Read more: What is Enterprise Asset Management?
Benefits of Hierarchical Structures in CMMS
With the right asset hierarchy, an organization can greatly improve asset performance. You could realize improvements such as:
1. More Effective Preventive Maintenance Scheduling and Predictive Maintenance Activities
Consider your planner’s process for preventive maintenance scheduling on a piece of equipment. With a sound hierarchical asset structure, all the assets associated with that piece of equipment, such as gearboxes, instrumentation, safety valves, and isolation points, become candidates for maintenance while the equipment is offline. This is an especially salient idea to increase uptime and productivity during unplanned breakdowns. Asset hierarchies allow technicians to understand which assets have upcoming PM tasks scheduled in a matter of seconds. Then your team can perform that maintenance and take advantage of an unscheduled event, rather than racking up even more downtime for your technicians and assets.
2. Charge Costs to the Lowest Possible Asset Level
An effective hierarchical structure helps identify where maintenance dollars are actually being spent. It enables maintenance to write work orders for specific asset levels rather than to a general area. If no one sets up hierarchies, work orders could be charged to large locations such as “The Mill” or “The Kitchen.”
To understand what is actually driving these costs, you would have to pour over hundreds or thousands of work orders to crack the case. Asset Hierarchy takes this out of the equation by providing you with asset classifications upfront. This helps develop historical data that can calculate the total cost of ownership and contribute to actual data to make “repair vs. replace” decisions.
3. Hierarchical Structures in CMMS Allow for Failure Mode & Effects Analysis (FMEA)
FMEA, or failure modes effects analysis, is a step-by-step approach for identifying all possible failures in a design, manufacturing process, asset, or service. “Failure Modes” are how something might fail, and “Effects Analysis” refers to studying the consequences of those failures. Failures are prioritized according to how severe their consequences are, how frequently they occur and how easily they can be detected. The purpose of the FMEA, as an extension of relationship hierarchy, is to help you take action, think maintenance plan, and eliminate or reduce failures.
Beginning a Hierarchical Asset Structure
So while this all sounds great, how do you actually begin developing an Asset Hierarchy?
1. Start with the end in mind
When setting up an asset structure, it is essential to consider what information is important to you. Considering the following questions is vital in taking initial steps in making smarter, faster, and better decisions.
- What is the total cost of ownership for a particular piece of equipment?
- Which child component is causing the most unplanned downtime?
- What is the mean time between failures for a particular equipment type?
- Which child component should be included in the next PM outage?
- What is the mean time to repair similar equipment but different manufacturers?
- What is the break even analysis for repairing vs. replacing?

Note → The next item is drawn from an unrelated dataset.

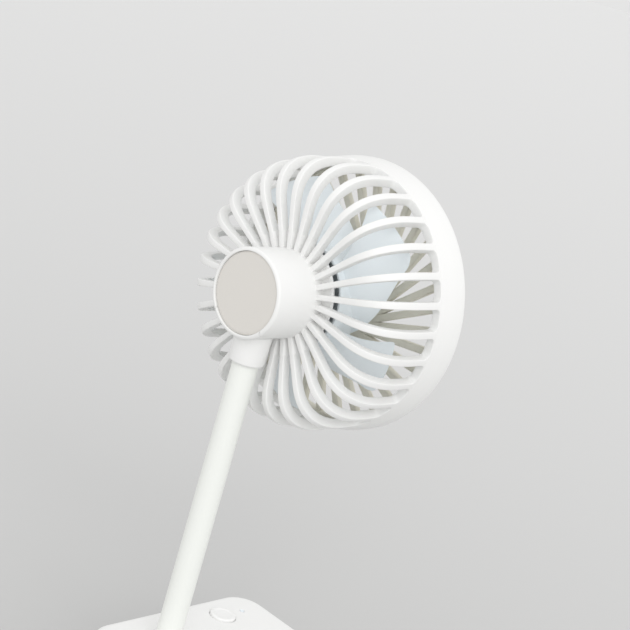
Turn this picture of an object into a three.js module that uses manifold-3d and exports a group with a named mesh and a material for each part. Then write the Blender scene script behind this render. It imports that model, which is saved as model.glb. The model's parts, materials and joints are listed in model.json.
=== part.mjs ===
// A small rechargeable clip fan on a flexible neck. Millimetres, +Z up.
// The origin is the centre of the base's underside. The fan blows towards -Y, so its rear faces +Y.
// Depths in the fan head are counted forwards from the drum's rear face, and heights from the fan's axis.

import * as THREE from 'three';
import { mergeVertices } from 'three/addons/utils/BufferGeometryUtils.js';
import Module from 'manifold-3d';

const wasm = await Module();
wasm.setup();

// ---------------------------------------------------------------- driving dimensions

const CLEAR = 0.3; // gap between pieces that seat on each other
const RUN = 0.12; // radial gap between a turning shaft and its bearing
const WELD = 1e-4; // vertices closer than this are one
const BEYOND = 99; // how far a cutter reaches, past any piece of the base

// Rear grille: the drum, its fins and the ring are one moulding
const DRUM_R = 20;
const DRUM_WALL = 1.8;
const DRUM_EDGE = 1.5; // rounding of the drum's rear edge
const DRUM_SEGMENTS = 30;
const FIN_COUNT = 30;
const FIN_START = 8.2; // direction of the first fin, in degrees from +X towards +Z
const FIN_WIDTH = 2.8;
const FIN_BACK = 23.8; // depth of the fins' rear faces at the drum
const FIN_LEAN = -0.096; // how much deeper the rear faces get per millimetre of radius
const FIN_DEPTH = 4.5; // at the drum
const FIN_RING_DEPTH = 3.1; // at the ring
const FIN_STEPS = 4; // straight stretches in the shoulder's curve
const SHOULDER_START_R = 38.8;
const SHOULDER_R = 62;
const SHOULDER_FRONT = 50; // depth at which the shoulder's curve ends
const SHOULDER_POWER = 2.53; // squareness of the shoulder, 2 for an ellipse
const SLOT_END = 57.3; // depth at which the slots between the fins end
const RING_R = 63.6;
const RING_WALL = 3.2;
const RING_FRONT = 73;
const RING_PROUD = 0.2; // how far the ring's rear end stands out past the fins
const RING_SEGMENTS = 60;
const FLANGE_R = 25;
const FLANGE_THICK = 2;
const FLANGE_SETBACK = 4.2; // from the fins' rear faces to the flange

// Front grille: straight bars that miss the centre by one distance, as in a pinwheel
const BAR_COUNT = 32;
const BAR_OFFSET = 14;
const BAR_START = 4.8; // direction of the first bar, in degrees from +X towards +Z
const BAR_WIDTH = 3.4;
const BAR_DEPTH = 3.6;
const BAR_BACK = 68.6;
const RIM_WALL = 2.4;
const RIM_BACK = 67.5;
const RIM_SEAT = 1; // width of the ledge in the ring that the rim seats on
const RIM_PROUD = 1; // how far the rim stands out in front of the ring
const RIM_EDGE = 0.8;
const HUB_PROUD = 2.5; // and the hub
const GRILLE_HUB_R = 18;
const GRILLE_HUB_WALL = 2;
const BADGE_R = 13;
const BADGE_THICK = 1.6;
const BADGE_SINK = 1; // how deep the badge sits in the hub

// Rear cap
const CAP_SINK = 0.6; // how deep the cap sits in the drum
const CAP_THICK = 1.6;

// Motor
const MOTOR_R = 12.2;
const MOTOR_WALL = 0.8;
const MOTOR_BACK = 4.2;
const END_BELL_LENGTH = 4;
const MOTOR_BOSS_R = 3;
const MOTOR_BOSS_LENGTH = 1.6;
const BUSHING_WALL = 1.2;
const BUSHING_LENGTH = 2;
const MAGNET_THICK = 1.9;
const MAGNET_ARC = 110; // degrees
const ROTOR_AIR_GAP = 0.7;
const ROTOR_END_GAP = 1.6;
const ROTOR_SLOT_WIDTH = 1.6;
const ROTOR_SLOT_DEPTH = 3.2;
const ROTOR_POLES = 3;
const SHAFT_R = 1;
const DAMPER_R = 21;
const DAMPER_THICK = 3.6;
const MOTOR_SCREW_SPREAD = 8; // from the axis
const MOTOR_SCREW_R = 1;
const MOTOR_SCREW_HEAD_R = 2;
const MOTOR_SCREW_HEAD = 1.3;
const MOTOR_SCREW_LENGTH = 2.6;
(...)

2. Set up your specific asset hierarchy
Make sure your hierarchical asset structure has not just been cut and pasted from someone else, and make sure there was some thought into why it makes sense for your organization. This includes:
- Looking at a building diagram of your asset domain. What natural groupings do you notice? Where are your power sources? What is the natural geography that drives your decision making?
- Start identifying similar assets, assets from the same manufacturer, assets with similar power consumption ratings, etc.
- Set up Parent/Child Relationships using categories such as Asset Tag, Asset Name, Parent Asset, Parent Asset ID, Asset Type, Manufacturer, Model Number, Serial Number, Location, and Room / Level.
3. Monitor asset performance
Within a month of setting up your asset hierarchy, start running reports and getting in a room with subject matter experts. Ask them what is most important? What is the Mean Time To Repair (MTTR) assets? If you can’t answer these questions within a few keystrokes, you have probably missed something in your hierarchy. It’s time to go back and fix it and rework your structure.
4. Prioritize improvement areas
Use Root Cause Analysis (RCA) to root down to see driving costs and do an FMEA exercise. Though the FMEA seems to be a tedious process, you will be surprised about the level of brainstorming and evidence for decision-making this data can enable.
Utilizing an effective hierarchical structure can completely revitalize the management and performance of your organization’s assets. Establishing parent-child relationships between your assets is a vital aspect of this structure. In seconds, you can discover which assets have PMs coming up and perform all of this maintenance simultaneously – even during unscheduled shutdowns.
Hierarchical Asset Structures are a process and take a lot of work to flesh out. Once your organization begins to see results from the relationships you construct, new levels of communication can develop. With meaningful data about assets to help drive repair vs. replace decisions and a way to group equipment PMs to help make the most of your time, your asset organization and management may skyrocket.